Hay otro equívoco que conviene desactivar. Llamamos esperanza a un crédito que no podremos pagar y después nos indignamos con el mundo. La esperanza es útil cuando abre acción. Es veneno cuando aplaza la vida en espera del milagro. El milagro no llega. Llega la tarde. Llega el cansancio. Llega la cuenta pendiente con la persona que duerme a tu lado. Lo inteligente no es matar la esperanza. Es rebajarla hasta que deje de exigir lo imposible. Rebajada, la esperanza se convierte en proyecto. Se puede trabajar con eso. Ejemplo mínimo: preparar una sopa para quien llega roto del trabajo vale más que prometerle plenitud.

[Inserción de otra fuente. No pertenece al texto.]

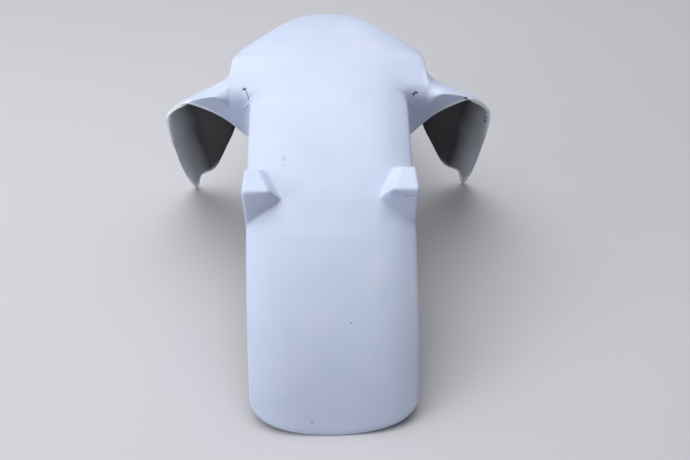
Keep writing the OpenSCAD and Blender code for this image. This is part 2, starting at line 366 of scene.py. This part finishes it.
# each band: angle, half width, fall of the section, depth of the side, bow
front_rows = [
    band(2.2, dome_half, 10, 58),
    band(-1.5, dome_half - 1, 16, 56),
    band(-5.5, dome_half - 8, 21, 54),
    band(-10, tapered(0.32), 24, 52),
    band(-15.5, tapered(0.5), 28, 49),
    band(-22, tapered(0.66), 29, 46),
    band(-29, tapered(0.8), 27, 42),
    band(-36, tapered(0.91), 23, 36),
    band(5 - front_angle, tip_half + 2, 15, 30, -5),
    band(-front_angle, tip_half, 10, 26, -7.5),
]
rows = np.array(rear_rows + lip_rows + hood_rows + panel_rows + front_rows)
print("control net:", rows.shape[0], "rows of", rows.shape[1])

# %% [markdown]
# ## From control points to a smooth skin
# A subdivision surface over the same net would do as well, but it shrinks the corners by an amount that is hard to
# foresee. A quadratic spline touches the middle of every control line, has no kinks and takes a few lines. Each span
# gets as many points as its length asks for, so the mesh is fine everywhere and wasteful nowhere.

# %% Sample the skin
step_across = 3.2
step_along = 2.5
long_lines = 80  # the percentile that stands for a span's length


def spans(count, lengths, step):
    places = []
    for k in range(count - 2):
        n = max(2, round(lengths[k] / step))
        places += [(k, i / n) for i in range(n)]
    return places + [(count - 3, 1.0)]


def spline(points, places):
    middles = (points[:-1] + points[1:]) / 2
    middles[0], middles[-1] = points[0], points[-1]
    return np.array([
        middles[k] * (1 - u) ** 2 + 2 * points[k + 1] * u * (1 - u) + middles[k + 1] * u**2
        for k, u in places])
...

La amistad dentro del vínculo es la gran enemiga del autoengaño. No necesita grandes frases. Con un gesto basta. Poner una mano limpia en la nuca del otro y no hablar. Cambiar una bombilla a la primera. Llevar el coche al taller sin convertirlo en épica. Cuando el cuidado es así de normal, se vuelve extraordinario. El cuerpo aprende que está a salvo. La alegría encuentra pasillo.
El dolor ajeno nos recoloca mejor que cualquier teoría. La compasión no es caridad cursi. Es memoria del propio daño aplicada a otro. A veces solo se puede acompañar por metros contados. Dos paradas de metro. Tres llamadas. Una cena donde nadie pronuncia la palabra superación. No hace falta heroicidad. Hace falta presencia. La alegría regresa desde esos lugares discretos, no desde los discursos.
La educación, si quisieras afinarla, tendría que enseñar la diferencia entre desear y necesitar. Un niño puede querer ser futbolista. Lo estúpido no es quererlo. Lo estúpido es enseñar que su felicidad depende de lograrlo. La felicidad no depende de ese marcador. Depende de algo menos brillante y más robusto. Depende de mantener abierto el margen para la alegría aunque el deseo mayor no se cumpla. El día que lo entiende deja de chantajear al futuro.
Al final la escena se reduce a una economía íntima. Gasto, ingreso, pérdidas que aceptas, deudas que decides no contraer. No se trata de una tabla. Es el pulso cuando te lavas la cara y levantas la vista. Si en ese preciso movimiento la alegría es verosímil, el día está salvado aunque no pase nada reseñable. Si no lo es, toca correr los cerrojos que se puedan y nombrar lo que duela sin mentira.
La taza sigue en la mesa. Muevo la cucharilla. Golpea dos veces el borde. No hay plenitud. Hay margen.